Excellent essay. A great resource on this topic is Yuval Levin's The Great Debate, Edmund Burke, Thomas Paine, And the Birth of Right and Left. I would submit that one shouldn't over emphasize Burke's argument that any one generation could bind those that follow but rather focus on his emphasis that no one rational man or generation could theorize their way to a better solution because it was simply beyond their capacity. Rather, as you note, Burke's main point was that knowledge was incremental, building upon previous knowledge and also deconstructing earlier knowledge when it needed to be improved. Not only does this under pin the conservative versus liberal concept of politics but also the British vs Continental approach to learning, now often seen as the difference between how historians and political economists approach a problem and how political scientists approach a problem. The former accept the messiness of humanity and the incremental wisdom, the later seek to impose a neat and rational theory on humanity. The former draw inferences from the evidence, the later seek evidence to support their reasoning.

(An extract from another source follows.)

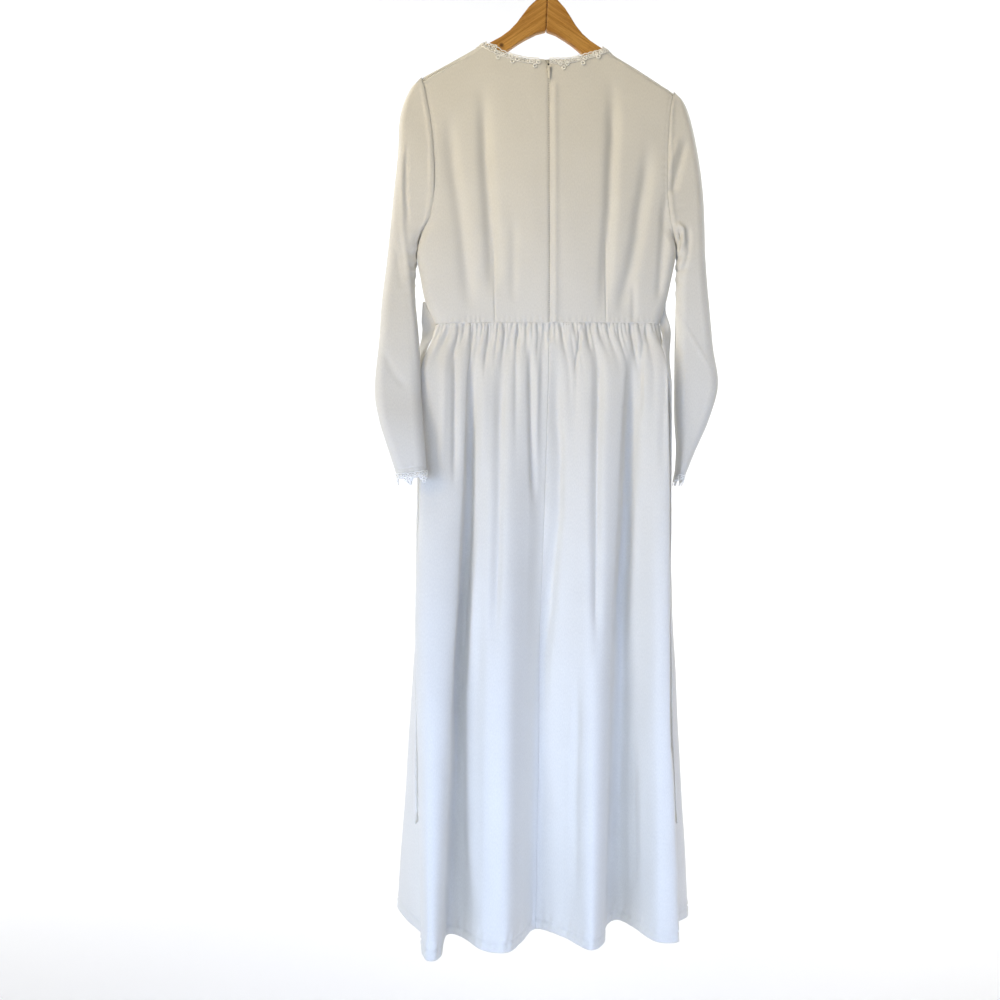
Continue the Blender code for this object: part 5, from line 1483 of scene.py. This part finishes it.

quote: "Paine believed that the world is created anew with each generation. The past is less likely to be a source of wisdom than of oppression. Humans today can choose the best of the past, but there is no presumption in favor of the past. Self-government meant government by people themselves, not by their ancestors"
This would seem a direct rebuttal of the so-called "originalists" or "textualist" views of the Constitution which conservative like to push- By using these faux doctrines they are indeed letting the past govern from the grave as well as "The most fatuous of these points, in Paine's opinion, was this idea that one generation could bind all posterity" This whole attitude of some on SCOTUS that we need to look at how things were done historically is bogus!
A "living Constitution" allows each generation to govern itself.